The Customer acknowledges that the Intellectual Property Rights in the Software belong to the Licensor. The Customer undertakes not to copy, decompile, reverse engineer, translate, adapt, vary, modify, distribute or publish the Software except as expressly permitted by this Agreement. The Customer will treat all information communicated in confidence under or in connection with this Agreement as confidential unless: (i) it is published by the Licensor; or (ii) enters the public domain other than through breach of this Agreement by the Customer. The Customer covenants that it will at all times take all reasonable steps to ensure the non-disclosure and confidentiality of the Software and all matters relating thereto; use its best endeavours to bind its officers and employees and agents not to disclose, communicate, copy or reveal for any purpose whatsoever the Software or any part thereof except as permitted by this clause and the Customer accepts liability for any breach of this Agreement by its officers and employees and agents; not transfer, assign, sub-licence, charge or otherwise deal in the Software other than in accordance with the terms of this Agreement; maintain all copyright notices on all copies of the Software; and notify the Licensor immediately it becomes aware that any person may have unauthorised knowledge, possession or use of the Software. The Customer’s obligation to ensure non-disclosure and confidentiality under this Clause will survive termination of this Agreement.

WARRANTY

The Licensor warrants that: it has full power and authority to grant the licence. To the best of its knowledge and belief, the Software does not infringe any copyright, trade secret or other proprietary right of any third party and will take all necessary action to protect, and indemnifies, the Customer against all costs, expenses and damages incurred in connection with any claim of infringement arising out of the Customer’s use of the Software. The Software will function in accordance with its specification but the Customer acknowledges that the Software is of a complicated and technical nature and may have minor inherent defects. The Licensor will provide reasonable programming and remedial services to correct documented code errors which are caused by a defect in an unaltered version of the Software.
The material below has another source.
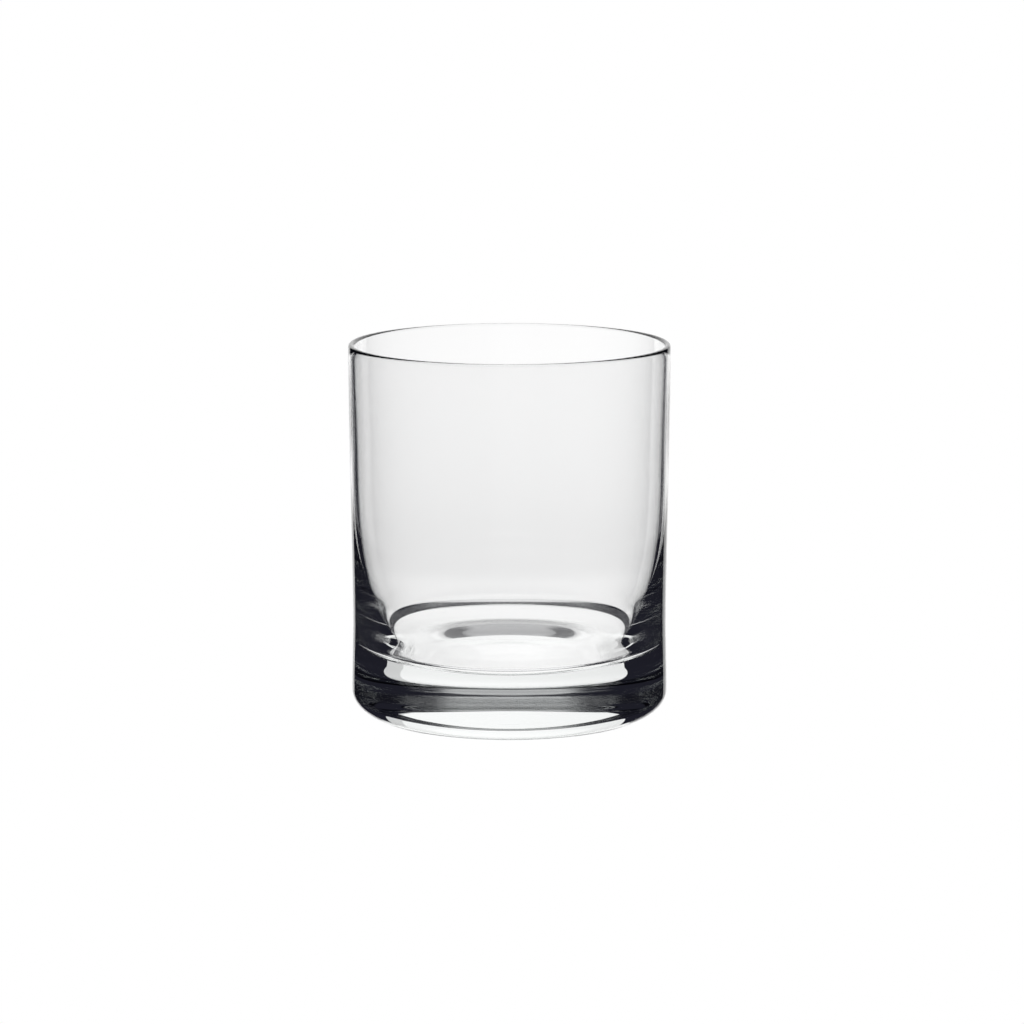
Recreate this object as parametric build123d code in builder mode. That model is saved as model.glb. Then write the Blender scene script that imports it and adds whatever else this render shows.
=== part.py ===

This non-transferable warranty will be valid for a period of three months from the date of original delivery of the Software.

LIMITATION OF LIABILITY

The warranties above are expressly in lieu of all other representation, conditions or warranties (statutory, express or implied) and all such representations, conditions and warranties (except any which may not lawfully by excluded) are expressly excluded. Except as expressly provided above, the Licensor will under no circumstances be liable to the Customer under the law of tort, contract or otherwise (including negligence) for any loss of profits or any indirect or consequential loss or damage, however caused, arising out of or in connection with the use of the Software. The Licensor’s liability to the Customer arising out of any claim for damages for any cause whatsoever made under this Agreement will under no circumstances exceed in aggregate the total amount of sums actually paid by the Customer to the Licensor.

DEFAULT AND TERMINATION

The Licensor may terminate this agreement and the licence granted forthwith by notice in writing to the Customer if the Customer: is in breach of any of its obligations under this Agreement and fails to remedy such breach within 14 days after notice from the Licensor requiring the breach to be remedied, or; becomes bankrupt or goes or is put into liquidation or has a receiver or statutory manager appointed of its assets or any of them or becomes insolvent, ceases to carry on its business or makes any composition or arrangement with its creditors. Within 7 days of termination of this Agreement the Customer will deliver to the Licensor all copies of the Software supplied to it by the Customer and will destroy all other copies of the Software possessed by it in whatever form. The Customer will allow the Supplier or its agents or subcontractors access to the Site, and provide reasonable assistance, to ensure compliance with this clause.

GENERAL

Any notice under this Agreement will be in writing or by facsimile transmission sent to the registered office or principal place of business (as stated herein) of the other party or to such other address as may be notified by either party to the other from time to time. Any communication by facsimile transmission will be deemed to be received when transmitted to the correct facsimile transmission address of the recipient and any communication in writing will be deemed to be received when left at the specified address of the recipient or two days following the date of posting. The Customer may not assign or transfer this Agreement or any of its rights or obligations hereunder without the prior written consent of the Licensor. If any provision of this Agreement is found to be invalid or unenforceable, the remaining provisions will continue in full force and effect. No waiver of any breach of this Agreement by either party will be effective except an express waiver in writing signed by the party against whom enforcement of the waiver is sought. A waiver of either party’s rights or remedies will not constitute a waiver of any other breach of this Agreement. This Agreement embodies the entire understanding of the parties relating to the matters referred to and supersedes all other agreements and representation (except fraudulent misrepresentations) made by the parties whether oral or written.

No amendment to this Agreement will be binding on either party unless confirmed in writing by both parties. This Agreement shall by and construed in accordance with the laws of New Zealand and Australia.